Sagrada Familia cathedral
There is only one way to begin your visit to Barcelona - with a walk through the Barri Gòtic, or the Gothic Quarter. There are few more atmospheric places in the world.
Much of the area is pedestrianised, making its narrow streets perfect for a leisurely stroll, as you pass old antique dealers, as well as the feathers and umbrella merchants located on Banys street. One of the finest sights you'll pass is the Gothic cathedral, known as La Seu, which is located in the centre of Barri Gòtic and is surrounded by Roman remains and various medieval structures.
Head to the Placa Sant Jaume plaza - which has been the heart of Barcelona for 2,000 years - and you'll see the grand 15th century City Hall too. On Sunday mornings, people come to the plaza to dance the Sardana, the national dance of Catalonia - it makes for great viewing.
Café for refreshments...
Once the meeting place of turn of the century artists - including the great Pablo Picasso, who held his first exhibition here - Els Quatre Gats ('The Four Cats') opened its doors in 1897 and is cross between a cafe, bar and restaurant. Pop in for a mid-morning cappuccino and soak up the atmosphere. Meanwhile, for the finest cuppa in town, head to Caj Chai.
Following the tradition of Prague's bohemian tearooms, it offers a range of tea leaves, which come with detailed tasting notes, describing its origins. In summer iced teas are served with a dollop of sorbet. The homemade almond baklava cake is rather tasty, too.
Spot of culture...
Barcelona is of course feted for the architecture of one of Catalonia's most famous sons, modernist genius Antoni Gaudi, including of course the yet-to-be-completed masterpiece that is the Sagrada Familia cathedral.
However, while in the city you should also admire the works of Barca's favourite adopted son, Picasso, with a visit to the great man's eponymous museum. Housing a permanent collection of some 3,500 pieces, the museum is a record of the formative years that the young artist spent at La Llotja art school.
No trip to Barcelona is complete without a visit to the Palau de la Musica Catalana, one of the world's most extraordinary music halls. Located in the heart of the city you can take a guided tour, which leads you up the grand stairs to the main auditorium; its stained glass roof is simply stunning.
If you're blessed with sunshine, take a short train ride out of the city to one of the lovely nearby beaches. Get off at the port of Garraf and find a spot on its small curved beach, sheltered by steep-sided mountains; it is one of the more peaceful, undiscovered beaches, and is great for bathing. Montserrat also makes for a wonderful excursion.
Dominating the landscape to the west of Barcelona, the jagged mountain is considered the spiritual heart of Catalonia; there are many interesting walks through the mountains, with magnificent views of unusual rock formations, and you can also visit the monastery to listen to the famous Basilica choir boy performances.

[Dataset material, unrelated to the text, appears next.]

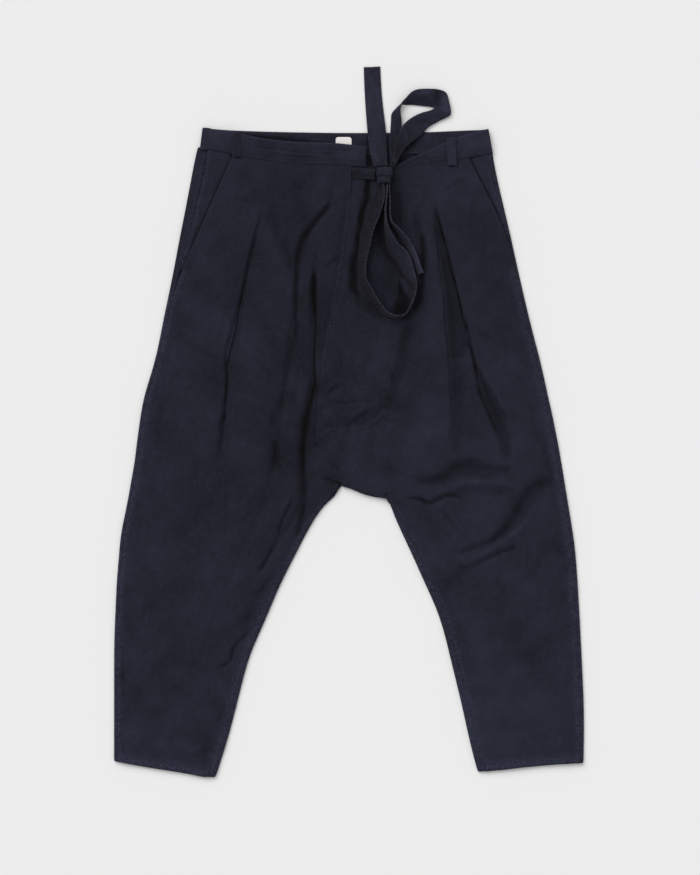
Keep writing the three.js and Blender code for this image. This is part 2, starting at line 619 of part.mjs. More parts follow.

When in Spain dine like the Spanish. In other words, try some tapas. Inopia is one of the most popular tapas bars in Barcelona, serving a wonderful range of traditional tapas, one of the most popular being patatas bravas (fried potatoes) slathered with sweet, spicy tomato sauce.
You can either stand at the bar, or at the hatch that opens onto the street, or sit at one of high tables at the back. For something slightly more upmarket, Els Pescadors is a first-rate fish restaurant, which has a lovely terrace with tables lined up under a canopy formed by two ancient ombú trees. Try the fried chipirones, followed by the cod and pepper paella.